Once we know that we are . . . there is no easy way out. As I've said before, all paths out of the crater have great barriers to rationality. I believe that these barriers exist because our minds are fallen and can't grasp what would seem like an easy path out. So, the atheists are no better off than the most extreme fundamentalist Christians, who don't think at all but blindly believe. They each must come to grips that we are here and the universe is here and how it got here, if you take each thought to its ultimate conclusion, becomes complicated.
I do digress, but I think the book does a good job (maybe I should say that Dr. Alexander's experience did a good job) of trying to grasp the universe as it is . . . dark matter and all. Knowing that the spiritual side is not understandable by us people any more than a two dimensional being trying to understand the three dimensional world of which they have never experienced. But somewhere in this madness is the answer to why we are here (not the purpose of why we are here but the history of how we got here).
So now we come to the mind. The book got me thinking about how our physical brains and our spiritual selves relate. I use to say that the brain was the interface between the spiritual selves and our external persona. But now, I would say that the brain is a window to our true spiritual selves. But, the brain is real and of tremendous value. If a window is fractured, it distorts the image of the other world. When our brains are fractured through mental disabilities from the severely mentally retarded to those of us with some form of mental illness to the rest of us who are never perfect. We do see in a mirror dimly who we are but our spiritual selves are the real, the un-fractured view.
But I close this rambling and semi-book review with one more thought. Eben, like so many, seems to take the view at the end of the dualists. But rather than being an evnagelical dualist, it is more of the panthesitic dualist, where our labor should be to transcend this world through meditation and try to connect to the other, more important world.

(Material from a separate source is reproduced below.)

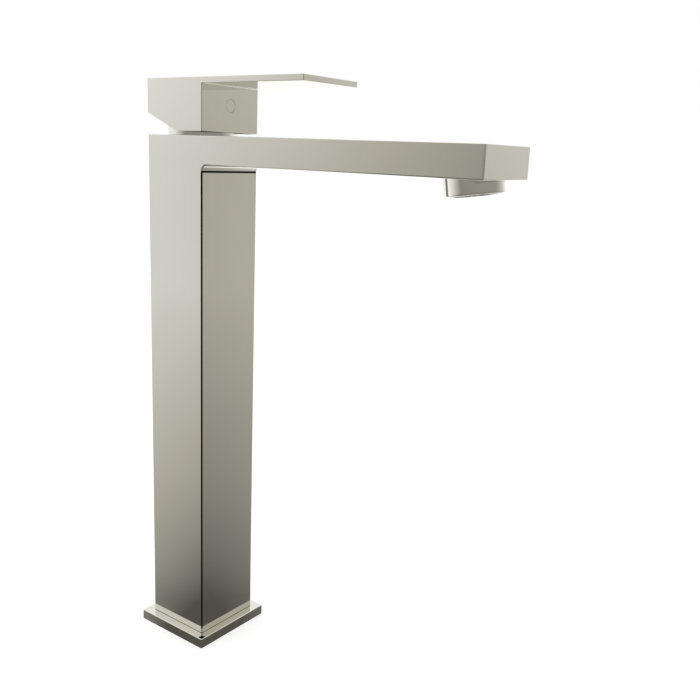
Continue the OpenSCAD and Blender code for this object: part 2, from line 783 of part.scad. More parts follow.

I still think that the most healthy view is to embrace this world, as fractured as it is, and to love it as a God created space for our present lives. But to know that in the other side are the parts that make sense of the big questions. We will enjoy those parts in their due time. And there is a need and a place for the redeemptive power of Christ. The cross did mean something, which Eben implies it did not. But I see the Christians who do not think embracing Eben, as nice of a guy that he is, line, hook and sinker . . . not noticing that he completely eliminates the need of Christ. They will embrance him because he talks about angels and does visit a church to light a candle. Just like the Christian bookstores embraced the godly couple of Jon and Kate + 8 because they prayed before they ate their fish sticks . . . And exploited their children for money. I'm sure his Poor of Heaven book is available in the Christian bookstores even now.